**LISTED ENTRIES:**
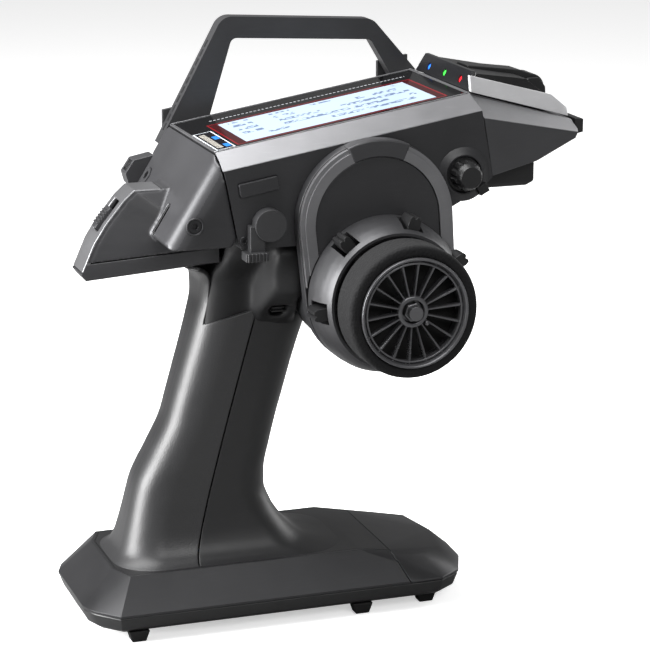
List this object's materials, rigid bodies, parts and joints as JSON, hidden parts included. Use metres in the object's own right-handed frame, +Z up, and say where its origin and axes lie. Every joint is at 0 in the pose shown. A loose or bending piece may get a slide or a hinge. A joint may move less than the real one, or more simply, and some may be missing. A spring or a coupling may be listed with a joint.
{
  "type": "pistol-grip radio transmitter",
  "caption": "Pistol-grip radio transmitter with a sloping display, side steering wheel, trigger, carrying handle and weighted standing base.",
  "frame": {"origin": "bottom centre of the whole controller's box, on the table plane under the feet", "axes": "+X towards the nose, away from the user; +Y towards the user's left, away from the wheel; +Z up"},
  "size_m": [0.2244, 0.1322, 0.2497],
  "materials": {
    "charcoal_shell": "fine moulded texture",
    "rear_paint": "satin metallic paint",
    "silver_paint": "satin silver metallic paint",
    "light_grey_paint": "satin light grey metallic paint",
    "black_plastic": "satin moulded",
    "gloss_black": "gloss",
    "display_glass": "black printed gloss panel",
    "lcd": "lit liquid crystal display",
    "led_lens": "clear coloured lenses",
    "handle_plastic": "satin moulded",
    "circuit_board": "soldered board",
    "steel": "turned",
    "sensor_plastic": "moulded",
    "rim_plastic": "satin dark grey",
    "wheel_foam": "closed-cell foam",
    "grip_plastic": "fine moulded texture",
    "grip_rubber": "soft-touch rubber",
    "metallic_band": "dark metallic paint",
    "foot_rubber": "moulded rubber",
    "battery": "sleeved cells",
    "dark_screw": "black oxide"
  },
  "bodies": {
    "housing": {"head_shell_right": "charcoal_shell", "head_shell_left": "charcoal_shell", "rear_cover": "rear_paint", "tail_cover": "charcoal_shell", "power_strip": "silver_paint", "encoder_housing": "charcoal_shell", "headphone_jack": "black_plastic", "card_socket": "black_plastic", "display_glass": "display_glass", "display_module": "lcd", "led_pod": "gloss_black", "status_leds": "led_lens", "nose_shell": "charcoal_shell", "nose_side_panels": "light_grey_paint", "nose_top_cover": "black_plastic", "antenna_pin": "steel", "nose_bumper": "black_plastic", "sensor_box": "black_plastic", "strap_eyelet": "black_plastic", "carry_handle": "handle_plastic", "main_board": "circuit_board", "radio_board": "circuit_board", "steering_housing": "charcoal_shell", "arch_bezel": "silver_paint", "trim_collar": "silver_paint", "shaft_bearings": "steel", "steering_sensor": "sensor_plastic", "steering_spring": "steel", "trigger_pin": "steel", "trigger_bracket": "black_plastic", "trigger_spring": "steel", "trigger_sensor": "sensor_plastic", "grip_front": "grip_plastic", "rubber_grip": "grip_rubber", "base_cover": "grip_plastic", "base_band": "metallic_band", "base_pan": "black_plastic", "feet": "foot_rubber", "battery_cells": "battery", "speaker": "black_plastic", "case_screws": "dark_screw"},
    "power_switch": {"power_switch": "silver_paint"},
    "edit_encoder": {"edit_encoder": "black_plastic"},
    "antenna": {"antenna_arm": "black_plastic"},
    "trim_rocker_1": {"trim_rocker_1": "black_plastic"},
    "trim_rocker_2": {"trim_rocker_2": "black_plastic"},
    "trim_rocker_3": {"trim_rocker_3": "black_plastic"},
    "trim_rocker_4": {"trim_rocker_4": "black_plastic"},
    "steering_wheel": {"steering_shaft": "steel", "wheel_rim": "rim_plastic", "wheel_foam": "wheel_foam", "wheel_nut": "steel"},
    "trigger": {"trigger": "black_plastic"},
    "sw1_button": {"sw1_button": "charcoal_shell"},
    "sw2_button": {"sw2_button": "charcoal_shell"},
    "sw3_button": {"sw3_button": "charcoal_shell"},
    "lever": {"lever": "charcoal_shell"},
    "dial": {"dial_knob": "black_plastic"},
    "grip_slider": {"grip_slider": "black_plastic"},
    "battery_door": {"battery_door": "metallic_band"}
  },
  "joints": [
    {"name": "steering", "type": "hinge", "parent": "housing", "child": "steering_wheel", "pos_m": [0.0108, -0.0381, 0.1456], "axis": [0, 1, 0], "range_deg": [-35, 35], "stiffness_Nm_per_rad": 0.12},
    {"name": "throttle", "type": "hinge", "parent": "housing", "child": "trigger", "pos_m": [0.0268, 0.0219, 0.172], "axis": [0, 1, 0], "range_deg": [-12, 25], "stiffness_Nm_per_rad": 0.15},
    {"name": "antenna_fold", "type": "hinge", "parent": "housing", "child": "antenna", "pos_m": [0.0943, 0.0219, 0.219], "axis": [0, 1, 0], "range_deg": [0, 90]},
    {"name": "trim_1_rock", "type": "hinge", "parent": "housing", "child": "trim_rocker_1", "pos_m": [0.03075, -0.0371, 0.15533], "axis": [0, 1, 0], "range_deg": [-7, 7], "stiffness_Nm_per_rad": 0.02},
    {"name": "trim_2_rock", "type": "hinge", "parent": "housing", "child": "trim_rocker_2", "pos_m": [0.01655, -0.0371, 0.16704], "axis": [0, 1, 0], "range_deg": [-7, 7], "stiffness_Nm_per_rad": 0.02},
    {"name": "trim_3_rock", "type": "hinge", "parent": "housing", "child": "trim_rocker_3", "pos_m": [-0.00347, -0.0371, 0.16261], "axis": [0, 1, 0], "range_deg": [-7, 7], "stiffness_Nm_per_rad": 0.02},
    {"name": "trim_4_rock", "type": "hinge", "parent": "housing", "child": "trim_rocker_4", "pos_m": [-0.01124, -0.0371, 0.14289], "axis": [0, 1, 0], "range_deg": [-7, 7], "stiffness_Nm_per_rad": 0.02},
    {"name": "sw1_press", "type": "slide", "parent": "housing", "child": "sw1_button", "axis": [0, 1, 0], "range_m": [0, 0.0012], "stiffness_N_per_m": 600},
    {"name": "sw2_press", "type": "slide", "parent": "housing", "child": "sw2_button", "axis": [0, -1, 0], "range_m": [0, 0.0012], "stiffness_N_per_m": 600},
    {"name": "sw3_press", "type": "slide", "parent": "housing", "child": "sw3_button", "axis": [0, -1, 0], "range_m": [0, 0.0012], "stiffness_N_per_m": 600},
    {"name": "lever_turn", "type": "hinge", "parent": "housing", "child": "lever", "pos_m": [-0.0365, -0.0181, 0.1764], "axis": [0, 1, 0], "range_deg": [-25, 25]},
    {"name": "dial_turn", "type": "hinge", "parent": "housing", "child": "dial", "pos_m": [0.0488, -0.0181, 0.191], "axis": [0, 1, 0], "range_deg": [-150, 150]},
    {"name": "power_slide", "type": "slide", "parent": "housing", "child": "power_switch", "axis": [0.6361, 0, 0.7716], "range_m": [0, 0.004]},
    {"name": "encoder_turn", "type": "hinge", "parent": "housing", "child": "edit_encoder", "pos_m": [-0.06961, 0.0594, 0.18539], "axis": [0, 1, 0], "continuous": true},
    {"name": "grip_slide", "type": "slide", "parent": "housing", "child": "grip_slider", "axis": [0, 0, 1], "range_m": [-0.0015, 0.0015], "stiffness_N_per_m": 300},
    {"name": "door_slide", "type": "slide", "parent": "housing", "child": "battery_door", "axis": [1, 0, 0], "range_m": [0, 0.03]}
  ]
}
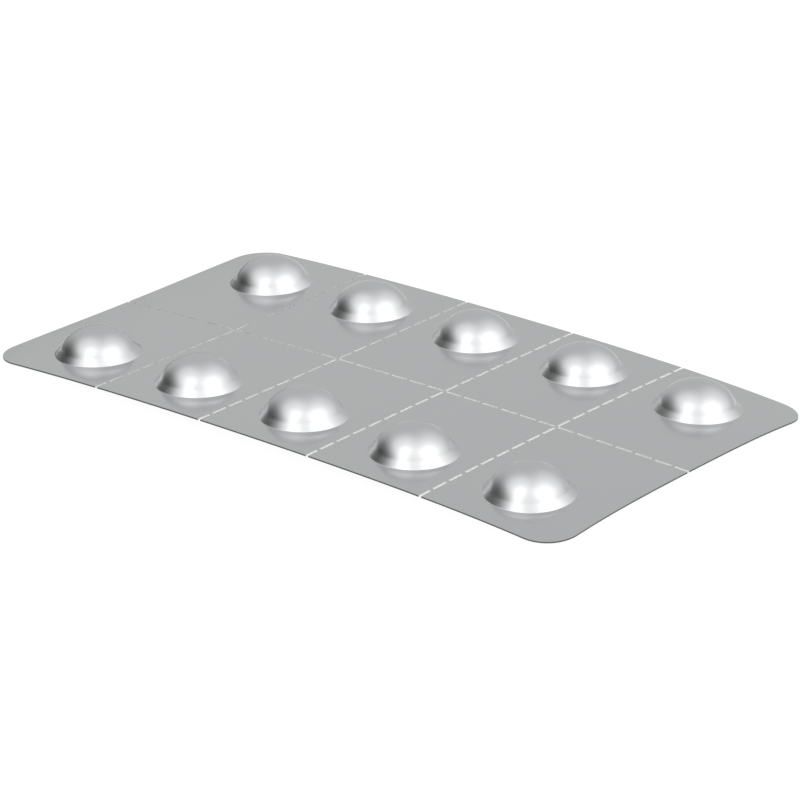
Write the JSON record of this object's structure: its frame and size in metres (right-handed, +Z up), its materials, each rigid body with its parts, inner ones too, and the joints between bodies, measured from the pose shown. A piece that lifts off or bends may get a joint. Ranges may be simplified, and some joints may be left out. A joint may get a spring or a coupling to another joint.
{
  "type": "blister pack",
  "caption": "Flat sealed aluminium foil card with rows of round domed pockets that hold tablets, parted into cells by perforated tear lines.",
  "frame": {"origin": "centre of the card's outline, on the surface that its two short ends rest on", "axes": "+X along the card's long side, +Y across it, +Z up, out of the pockets' domed tops"},
  "size_m": [0.094, 0.0524, 0.0047],
  "materials": {
    "foil": "satin"
  },
  "bodies": {
    "root": {"blister_pack": "foil"}
  },
  "joints": []
}
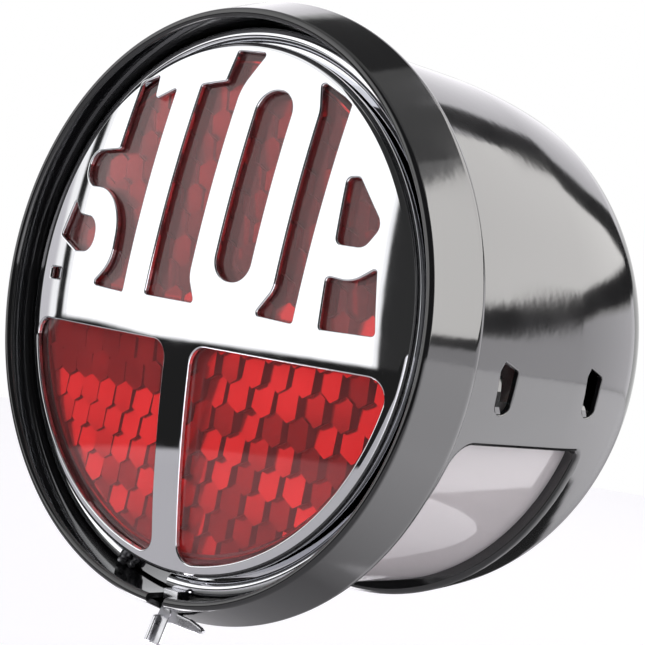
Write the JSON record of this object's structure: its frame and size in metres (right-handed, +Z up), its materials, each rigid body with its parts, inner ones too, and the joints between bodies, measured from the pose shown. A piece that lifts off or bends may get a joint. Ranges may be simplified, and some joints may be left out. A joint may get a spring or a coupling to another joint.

**THE EXERCISE:**
List every line above that holds the word "joints".

**SOLUTION:**
List this object's materials, rigid bodies, parts and joints as JSON, hidden parts included. Use metres in the object's own right-handed frame, +Z up, and say where its origin and axes lie. Every joint is at 0 in the pose shown. A loose or bending piece may get a slide or a hinge. A joint may move less than the real one, or more simply, and some may be missing. A spring or a coupling may be listed with a joint.
  "joints": [
Write the JSON record of this object's structure: its frame and size in metres (right-handed, +Z up), its materials, each rigid body with its parts, inner ones too, and the joints between bodies, measured from the pose shown. A piece that lifts off or bends may get a joint. Ranges may be simplified, and some joints may be left out. A joint may get a spring or a coupling to another joint.
  "joints": []
Write the JSON record of this object's structure: its frame and size in metres (right-handed, +Z up), its materials, each rigid body with its parts, inner ones too, and the joints between bodies, measured from the pose shown. A piece that lifts off or bends may get a joint. Ranges may be simplified, and some joints may be left out. A joint may get a spring or a coupling to another joint.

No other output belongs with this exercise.